>> BEGIN MATERIAL

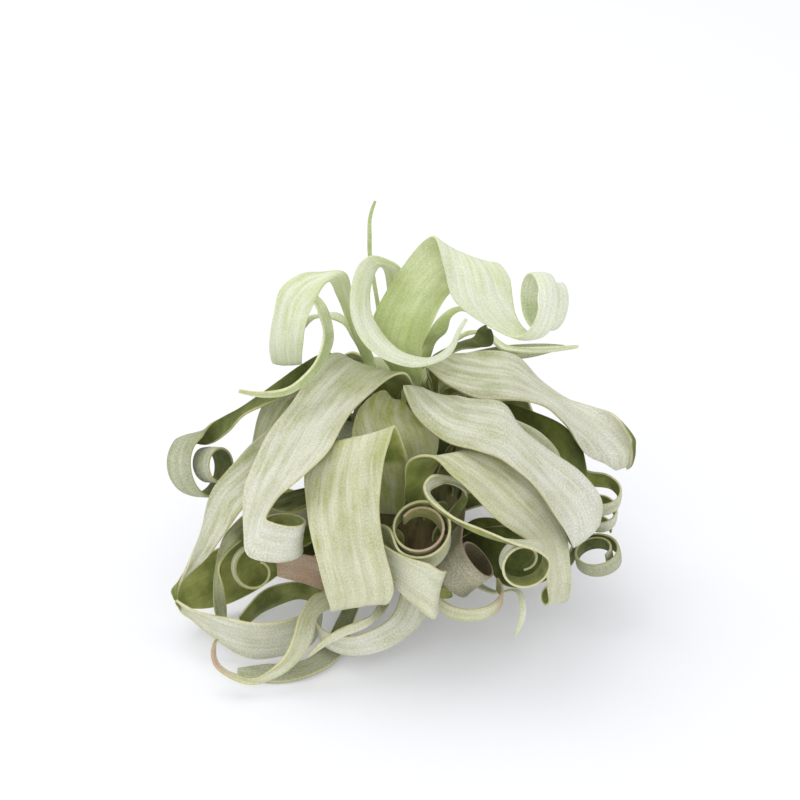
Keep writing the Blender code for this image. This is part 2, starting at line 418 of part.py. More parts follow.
def coil_stations(start, coil, rib):
    """Stations of a coil that begins where the blade has come to."""
    left, right = np.array(start[:3]), np.array(start[3:6])
    axis, centre = unit(coil.axis), np.array(coil.centre, dtype=float)
    middle, first_width = (left + right) / 2, np.linalg.norm(right - left)
    side = 1 if (right - left) @ axis > 0 else -1
    along = (middle - centre) @ axis
    spoke = middle - centre - along * axis
    first_radius = np.linalg.norm(spoke)
    spoke = spoke / first_radius
    across = np.cross(axis, spoke)
    count = max(3, int(abs(coil.turns) * 360 / COIL_STEP))
    stations = []
    for index in range(1, count + 1):
        part = index / count
        angle = 2 * math.pi * coil.turns * part
        radius = first_radius + (coil.radius - first_radius) * part
        point = (centre + axis * (along + coil.advance * part)
                 + (spoke * math.cos(angle) + across * math.sin(angle)) * radius)
        half = (first_width + (coil.width - first_width) * part ** coil.width_power) / 2
        edge = axis * side * half
        stations.append([*(point - edge), *(point + edge), rib * (1 - part) * COIL_RIB])
    return stations


def smooth_course(stations):
    """Dense points on a smooth curve through the stations, with even pace between them."""
    knots = np.asarray(stations, dtype=float)
    middles = (knots[:, :3] + knots[:, 3:6]) / 2
    gaps = np.sqrt(np.maximum(np.linalg.norm(np.diff(middles, axis=0), axis=1), 1e-6))
    slopes = np.zeros_like(knots)
    for i in range(1, len(knots) - 1):
        before, after = gaps[i - 1], gaps[i]
        slopes[i] = (after * (knots[i] - knots[i - 1]) / before
                     + before * (knots[i + 1] - knots[i]) / after) / (before + after)
    slopes[0] = 1.5 * (knots[1] - knots[0]) / gaps[0] - 0.5 * slopes[1]
    slopes[-1] = 1.5 * (knots[-1] - knots[-2]) / gaps[-1] - 0.5 * slopes[-2]
    u = np.linspace(0, 1, SPAN_SAMPLES, endpoint=False)[:, None]
    spans = []
    for i, gap in enumerate(gaps):
        spans.append((2 * u**3 - 3 * u**2 + 1) * knots[i] + (u**3 - 2 * u**2 + u) * gap * slopes[i]
                     + (-2 * u**3 + 3 * u**2) * knots[i + 1] + (u**3 - u**2) * gap * slopes[i + 1])
    return np.concatenate(spans + [knots[-1:]])


def leaf_course(leaf):
    """Dense rows of a leaf: left edge, right edge and channel depth."""
    azimuth, height, half_angle = leaf.seat
    stations = [seat_station(azimuth, height, half_angle, 0.0),
                seat_station(azimuth, height + SEAT_RISE, half_angle, SEAT_LIFT)]
    stations += [[*left, *right, leaf.rib] for left, right in leaf.rails]
    for coil in leaf.coils:
        stations += coil_stations(stations[-1], coil, leaf.rib)
    return smooth_course(stations)


def blade_rows(course):
    """Left edge, rib and right edge of every row; the rib stands off away from the stem."""
    left, right, depth = course[:, :3], course[:, 3:6], course[:, 6]
    middle = (left + right) / 2
    along = np.gradient(middle, axis=0)
    normal = np.cross(along, right - left)
    normal /= np.maximum(np.linalg.norm(normal, axis=1)[:, None], 1e-9)
    outward = middle[0] * [1, 1, 0]
    if normal[0] @ outward < 0:
        normal = -normal
    return np.stack([left, middle + normal * depth[:, None], right], axis=1), normal


def coarse_rows(course):
    """The rows to keep: few on straight stretches, more where the blade bends or twists."""
    rows, normal = blade_rows(course)
    middle = (rows[:, 0] + rows[:, 2]) / 2
    along = np.gradient(middle, axis=0)
    along /= np.maximum(np.linalg.norm(along, axis=1)[:, None], 1e-9)
    kept, last, length = [0], 0, 0.0
    for i in range(1, len(rows)):
        length += np.linalg.norm(middle[i] - middle[i - 1])
        turn = max(along[last] @ along[i], -1), max(normal[last] @ normal[i], -1)
        bend = math.degrees(math.acos(min(1.0, min(turn))))
        if (bend > LARGEST_TURN or length > LONGEST_STEP) and length > SHORTEST_STEP:
            kept.append(i)
            last, length = i, 0.0
    if kept[-1] != len(rows) - 1:
        if length < SHORTEST_STEP:
            kept.pop()
        kept.append(len(rows) - 1)
    return rows[kept]


def arch_station(azimuth, radius, height, roll, half_width):
    """Edges of a back leaf where its course is at a radius and a height."""
    angle, tilt = math.radians(azimuth), math.radians(roll)
    centre = np.array([radius * math.cos(angle), radius * math.sin(angle), height])
    tangent = np.array([-math.sin(angle), math.cos(angle), 0.0])
    across = (tangent * math.cos(tilt) + np.array([0, 0, math.sin(tilt)])) * half_width
    return tuple(centre - across), tuple(centre + across)


def end_coil(row, before, azimuth, coil):
    """The coil that carries on the way from one (radius, height) row to the next."""
    first_radius, turns, last_radius, advance = coil
    out, up = unit([row[0] - before[0], row[1] - before[1]])
    bend = math.copysign(first_radius, turns)
    angle = math.radians(azimuth)
    radius, height = row[0] + up * bend, row[1] - out * bend
    return Coil(centre=(radius * math.cos(angle), radius * math.sin(angle), height),
                axis=(-math.sin(angle), math.cos(angle), COIL_LEAN), turns=turns,
                radius=last_radius, width=BACK_COIL_WIDTH, advance=advance)


def back_leaf(leaf):
    """A leaf of the far side, laid out by the course of its tier."""
    tier = leaf.tier
    last = len(tier.rows) - 1
    start = tier.rows[0][0]
    course, rails = [], []
    for index, (radius, height) in enumerate(tier.rows):
        part = index / last
        row = (start + (radius - start) * leaf.reach, height + leaf.rise * part)
        course.append(row)
        rails.append(arch_station(leaf.azimuth + leaf.sway * part ** 2, *row, tier.rolls[index],
                                  tier.half_width * leaf.width * tier.widths[index]))
    coil = end_coil(course[-1], course[-2], leaf.azimuth + leaf.sway, leaf.coil)
    half_angle = SKIRT_SEAT_HALF_ANGLE if tier is SKIRT else BACK_SEAT_HALF_ANGLE
    return Leaf(name=f"leaf_{leaf.name}", seat=(leaf.azimuth, tier.seat_height, half_angle),
                rib=BACK_RIB, rails=rails, coils=(coil,), look=tier.look)


def make_material(look):
    """A Principled BSDF of one colour."""
    name, colour, roughness = look
    material = bpy.data.materials.get(name)
    if material is None:
        material = bpy.data.materials.new(name)
        material.use_nodes = True
        shader = material.node_tree.nodes["Principled BSDF"]
        shader.inputs["Base Color"].default_value = (*colour, 1.0)
        shader.inputs["Roughness"].default_value = roughness
        shader.inputs["Metallic"].default_value = 0.0
    return material


def add_object(name, mesh, look, collection):
    """Link a mesh as a named object with its material."""
    mesh.materials.append(make_material(look))
    thing = bpy.data.objects.new(name, mesh)
    collection.objects.link(thing)
    return thing


def make_leaf(leaf, collection):
    """A blade of even thickness on a grid that is laid along the leaf's course."""
    rows = coarse_rows(leaf_course(leaf))
    last = len(rows) - 1
    grid = bmesh.new()
    bmesh.ops.create_grid(grid, x_segments=2, y_segments=last, size=1.0)
    for vertex in grid.verts:
        column = round((vertex.co.x + 1) / 2 * 2)
        row = round((vertex.co.y + 1) / 2 * last)
        vertex.co = rows[row][column] * MM
    bmesh.ops.triangulate(grid, faces=grid.faces, quad_method="FIXED")
    mesh = bpy.data.meshes.new(leaf.name)
    grid.to_mesh(mesh)
    grid.free()
    blade = add_object(leaf.name, mesh, leaf.look, collection)
    skin = blade.modifiers.new("thickness", "SOLIDIFY")
    skin.thickness = BLADE_THICKNESS * MM
    skin.offset = 0.0
    return blade


def make_stem(collection):
    """The swollen stem: a turned profile that runs down from its tip to the flat underside."""
    profile = bmesh.new()
    points = [(r, z) for z, r in reversed(STEM_PROFILE)] + [(0, 0)]
    corners = [profile.verts.new((r * MM, 0, z * MM)) for r, z in points]
    for upper, lower in zip(corners, corners[1:]):
        profile.edges.new((upper, lower))
    mesh = bpy.data.meshes.new("stem")
    profile.to_mesh(mesh)
    profile.free()
    stem = add_object("stem", mesh, STEM, collection)
    turn = stem.modifiers.new("turn", "SCREW")
    turn.axis = "Z"
    turn.steps = STEM_SIDES
    turn.render_steps = STEM_SIDES
    turn.use_merge_vertices = True
    turn.merge_threshold = 0.0001
    turn.use_smooth_shade = True
    return stem


def main():
    """Build the whole plant in an empty scene."""
    for thing in list(bpy.data.objects):
        bpy.data.objects.remove(thing, do_unlink=True)
    plant = bpy.data.collections.new("air_plant")
    bpy.context.scene.collection.children.link(plant)
    make_stem(plant)
    for leaf in LEAVES:
        make_leaf(leaf, plant)
    for leaf in BACK_LEAVES:
        make_leaf(back_leaf(leaf), plant)


if __name__ == "__main__":
    main()
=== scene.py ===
"""Looks of the air plant: fine curling blades, a sheathed stem, a pale floor and soft light.

Every blade follows the same stations as its solid in the frame, at a finer pace, with soft
edges, a grooved midline and its own slow wave. Stations are in millimetres, +Z up.
"""
from __future__ import annotations

import logging
import math
import zlib
from dataclasses import dataclass, field
from enum import Enum

import bpy
import numpy as np
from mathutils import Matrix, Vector

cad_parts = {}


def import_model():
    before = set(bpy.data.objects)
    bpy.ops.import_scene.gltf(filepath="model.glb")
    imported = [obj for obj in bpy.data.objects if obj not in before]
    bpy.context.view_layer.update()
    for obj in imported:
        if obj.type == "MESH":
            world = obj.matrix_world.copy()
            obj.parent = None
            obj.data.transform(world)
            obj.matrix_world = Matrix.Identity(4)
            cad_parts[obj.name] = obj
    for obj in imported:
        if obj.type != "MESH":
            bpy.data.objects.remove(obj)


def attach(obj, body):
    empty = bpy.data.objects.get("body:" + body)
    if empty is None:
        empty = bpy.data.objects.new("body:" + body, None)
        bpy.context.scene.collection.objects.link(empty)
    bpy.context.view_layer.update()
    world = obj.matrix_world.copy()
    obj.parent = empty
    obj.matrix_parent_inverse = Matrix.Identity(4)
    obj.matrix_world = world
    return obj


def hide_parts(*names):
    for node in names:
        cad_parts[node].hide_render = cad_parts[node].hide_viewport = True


LOG = logging.getLogger("air_plant")
MM = 0.001
UV_SCALE = 0.01         # UV units per millimetre of leaf
SEAT_GAP = 1.15         # from the stem's skin to the middle of the blade's thickness
SEAT_RISE = 4.0         # height over which a leaf base hugs the stem
SEAT_LIFT = 0.6         # how far the base has left the stem at the top of that height
STEM_PROFILE = [(0, 8), (1.5, 12), (8, 18), (18, 22.5), (30, 23.5), (42, 21.5),
                (54, 17.5), (64, 13), (71, 8.5), (75, 3.5), (76, 0)]
STEM_TOP = STEM_PROFILE[-1][0]
COIL_STEP = 28.0        # turn between two stations of a coil
COIL_RIB = 0.6          # share of the channel's depth that a coil starts with
SPAN_SAMPLES = 24
FEWEST_ROWS = 10
BASE_PART = 12          # one row in so many belongs to the base, which only hugs the stem
MOIST_TIP = 0.86        # "along" mark at the tip of a fresh blade; what lies beyond it is dry
SMOOTHING = np.array([1, 2, 3, 2, 1]) / 9
TINY = 1e-9
Colour = tuple[float, float, float]


class Tone(Enum):
    """The colour that a leaf wears."""
    PALE = "pale_leaf"
    YOUNG_GLOW = "young_leaf"
    OUTER = "outer_leaf"
    SHADED = "shaded_leaf"
    BLUSH = "blush_leaf"


PALE, YOUNG_GLOW, OUTER, SHADED, BLUSH = Tone


def unit(vector: np.ndarray | tuple | list) -> np.ndarray:
    """The vector at length one."""
    vector = np.asarray(vector, dtype=float)
    return vector / max(np.linalg.norm(vector), TINY)


def unit_rows(vectors: np.ndarray) -> np.ndarray:
    """Every row at length one."""
    return vectors / np.maximum(np.linalg.norm(vectors, axis=1)[:, None], TINY)


def run_along(points: np.ndarray) -> np.ndarray:
    """Distance travelled at every point of a line."""
    return np.concatenate([[0], np.cumsum(np.linalg.norm(np.diff(points, axis=0), axis=1))])


def smooth_step(value: np.ndarray) -> np.ndarray:
    """Rise smoothly from 0 to 1 as the value does."""
    value = np.clip(value, 0, 1)
    return value**2 * (3 - 2 * value)


def across_of(rows: np.ndarray) -> np.ndarray:
    """From the left edge to the right edge of every row."""
    return rows[:, 3:6] - rows[:, :3]


def width_of(rows: np.ndarray) -> np.ndarray:
    """Width of every row."""
    return np.linalg.norm(across_of(rows), axis=1)


def middle_of(rows: np.ndarray) -> np.ndarray:
    """Middle of every row."""
    return (rows[:, :3] + rows[:, 3:6]) / 2


def polar(azimuth: float, radius: float, height: float) -> np.ndarray:
    """A point at a direction in degrees, a distance from the axis and a height."""
    angle = math.radians(azimuth)
    return np.array([radius * math.cos(angle), radius * math.sin(angle), height])


@dataclass(frozen=True)
class Coil:
    """A stretch that winds about an axis, to a last radius and width."""
    centre: tuple
    axis: tuple
    turns: float
    radius: float
    width: float
    advance: float              # how far it moves along its axis
    width_power: float = 1.0    # above 1 the blade keeps its width for longer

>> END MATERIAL

▶ _REQUIRED TASK_:
Look above for the line containing "turn.use_merge_vertices = True". Output from there through the line containing "obj.parent = None", exactly and inclusively.

▶ _TASK ANSWER_:
    turn.use_merge_vertices = True
    turn.merge_threshold = 0.0001
    turn.use_smooth_shade = True
    return stem


def main():
    """Build the whole plant in an empty scene."""
    for thing in list(bpy.data.objects):
        bpy.data.objects.remove(thing, do_unlink=True)
    plant = bpy.data.collections.new("air_plant")
    bpy.context.scene.collection.children.link(plant)
    make_stem(plant)
    for leaf in LEAVES:
        make_leaf(leaf, plant)
    for leaf in BACK_LEAVES:
        make_leaf(back_leaf(leaf), plant)


if __name__ == "__main__":
    main()
=== scene.py ===
"""Looks of the air plant: fine curling blades, a sheathed stem, a pale floor and soft light.

Every blade follows the same stations as its solid in the frame, at a finer pace, with soft
edges, a grooved midline and its own slow wave. Stations are in millimetres, +Z up.
"""
from __future__ import annotations

import logging
import math
import zlib
from dataclasses import dataclass, field
from enum import Enum

import bpy
import numpy as np
from mathutils import Matrix, Vector

cad_parts = {}


def import_model():
    before = set(bpy.data.objects)
    bpy.ops.import_scene.gltf(filepath="model.glb")
    imported = [obj for obj in bpy.data.objects if obj not in before]
    bpy.context.view_layer.update()
    for obj in imported:
        if obj.type == "MESH":
            world = obj.matrix_world.copy()
            obj.parent = None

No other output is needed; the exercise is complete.